You can make the most of your backyard by converting your deck to a screened-in porch, which turns mosquitoes, heat waves, and downpours into non-events. Plus, the thwack of a screen door is still the soundtrack for summer.
Converting won’t be easy — unless you’ve got top-notch handyman skills, you’ll have to hire a pro. And it won’t be cheap — converting a 14-foot-by-14-foot deck into a porch will cost $10,000-$12,000.
But it’s worth the time and money. Screened-in porches add value to your home. Reginald Carter, a Jacksonville, Fla., appraiser, says the return on investment is about 70% if you stay in your home for at least five years after installing the porch.
Screened-in porches also can help you sell your home faster. In Virginia, for instance, about 70% of buyers can’t live without screened-in porches, says Elaine VonCannon, a REALTOR® from Williamsburg, Va.
“It works for everybody who likes to sit outside,” says VonCannon.
Related: Pictures of Screened-In Porches
Can Your Deck Become a Screened-In Porch?
The biggest structural difference between a deck and porch is the weight of the load that rests on its foundation, joists, and beams, says David Berryhill, owner of Archadeck of Chicagoland.
Most decks are relatively lightweight: A 14-foot-by-14-foot deck can rest safely if it’s attached to the house and supported by three concrete piers. A porch, however, is much heavier because it has a roof.
To prepare your current deck for the additional load, you’ll have to:
- Possibly add more posts and foundation piers ($500-$5,000). Check with your local building code authority. In some municipalities, building codes require a solid concrete foundation, which could cost up to $10,000 (and would eliminate most decks from consideration as porches).
- Beef up joists and beams to support the additional roof load.
- Remove railings if you want a floor-to-ceiling screened porch, which gives you an unobstructed view.
- Bug-proof deck floors. To keep tiny critters from climbing into your new porch from below, attach a fine mesh screen or landscape paper to the underside of the floor. Or, replace the current floor with tongue-and-groove boards that fit so tightly bugs can’t climb through.
Pick the Right Roof
The right roof makes the difference between a porch that looks like it was always part of your house, and one that looks like an afterthought with no architectural rhyme or reason. Some tips:
- Select a roof shape that’s compatible with your house’s roofline. A hip roof is strongest, a shed roof the most economical, and a gable roof lets in the most light.
- In some cases, the new roof can be built over the existing one, but you’ll still have to flash the valley and rearrange the gutters and downspouts.
- Use the same roofing material as your main roof.
The Skinny on Screens
Know thyself before you select screening for your porch.

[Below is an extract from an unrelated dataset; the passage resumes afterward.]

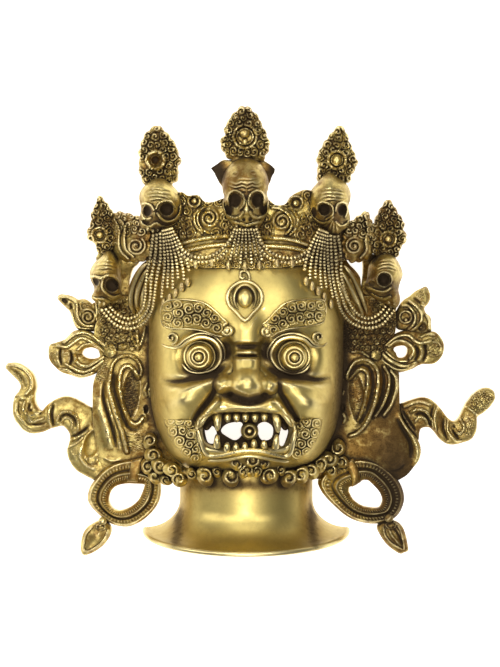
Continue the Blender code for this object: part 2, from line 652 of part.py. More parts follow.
def bow(clay, side):
    # The knotted loop beside the temple, its pleated end and the leaf scroll above it
    middle = spot(side * 1.56, -0.135, 0.20)
    for row in range(3):
        width = BOW_HOLE_WIDTH + BOW_RIB * (1.0 + row * 1.2)
        height = BOW_HOLE_HEIGHT + BOW_RIB * (1.0 + row * 1.1)
        hoop(clay, width, height, BOW_RIB, Matrix.Translation(middle - Vector((0, 0, 0.0015 * row))))
    knot = spot(side * 1.33, -0.13, 0.24)
    curl(clay, knot, CURL_DIAMETER * 0.75, facing(side * 0.3))
    tube(clay, [spot(side * 1.05, -0.10, 0.15), knot], BOW_RIB * 2)
    ball(clay, spot(side * 1.29, -0.03, 0.19), (LOCK_WIDTH, LOCK_WIDTH * 0.8, LOCK_THICKNESS * 0.6))
    ball(clay, spot(side * 1.52, 0.35, 0.22), (LOCK_WIDTH * 0.6, LOCK_WIDTH, LOCK_THICKNESS * 0.6))
    if side < 0:
        tail = [(-1.62, -0.05, 0.20), (-1.76, -0.07, 0.19), (-1.87, -0.15, 0.18), (-1.72, -0.23, 0.18)]
        tube(clay, [spot(*place) for place in tail], BOW_RIB * 2.6, BOW_RIB * 1.5)
    else:
        tail = [(1.62, -0.03, 0.20), (1.76, -0.07, 0.19), (1.82, -0.10, 0.18)]
        tube(clay, [spot(*place) for place in tail], BOW_RIB * 2.0, BOW_RIB * 1.4)
        ball(clay, spot(1.865, -0.07, 0.19), (0.0085, 0.0085, 0.006))
    scroll = spot(side * 1.61, 0.11, 0.20)
    curl(clay, scroll, CURL_DIAMETER, facing(side * 0.2))
    leaf = [(1.20, 0.16, 0.20), (1.42, 0.20, 0.19), (1.60, 0.24, 0.18), (1.76, 0.20, 0.17),
            (1.90, 0.24, 0.17)]
    edge = [(1.88, 0.22, 0.17), (1.80, 0.13, 0.17), (1.72, 0.02, 0.17), (1.60, -0.04, 0.18)]
    for path in (leaf, edge):
        tube(clay, [spot(side * place[0], place[1], place[2]) for place in path],
             BOW_RIB * 1.55, BOW_RIB * 1.2)
    ball(clay, spot(side * 1.68, 0.13, 0.17), (HEAD_WIDTH * 0.07, HEAD_HEIGHT * 0.055, BOW_RIB * 0.5))
    tube(clay, [spot(side * 1.20, 0.05, 0.17), spot(side * 1.40, 0.06, 0.18), scroll], BOW_RIB * 2.4,
         BOW_RIB * 1.4)


def ring_centre(side):
    # The earring hangs below the ear, beside the jaw
    return spot(side * 1.225, -0.97, 0.0) + Vector((0, -RING_HEIGHT * 0.30, 0.013))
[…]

Do you have rambunctious pets that make strength a top priority? Is there a beautiful view you don’t want blocked by an obtrusive screen?
Here are some options:
Fiberglass (17 cent/sq. ft.): An inexpensive, lightweight screening in black or charcoal. It’s easy to install but tears easily, too, and has a tendency to stretch and look floppy.
Aluminum (26 cents/sq. ft.): Stronger and more durable than fiberglass, and the least visible. On the downside, aluminum dents easily and can oxidize.
Vinyl-Coated Polyester (60 cents-$1.53 /sq. ft.): Used to make pet screens that are super strong — down, Rex, down — and ones that dissipate heat in hot climates.
Bronze ($1.10/sq. ft.): Strong, doesn’t easily oxidize in salt air along coasts, and develops a patina with age.
Monel (alloy of copper and nickel) and stainless steel ($2.25-$5/sq. ft.): Strong, and tear-, rust-, and corrosion-resistant.
Related: Repair a Torn Screen
Screened-In Porch Tips
- Pre-made screen panels are easier to install and repair than rolls of screening, but you pay the price of $50-$75/running ft.
- When planning your porch project, check local building codes for setback regulations and building specifications.
- Don’t forget to add electrical outlets to your porch for lamps, ceiling fans, and phone chargers.
- Porches block light and can make the inside of your house seem dark. You can cure that by installing a skylight in the room adjacent to the porch.
- Building codes may require that you have a 3-foot-by-3-foot concrete landing outside the egress door to your porch.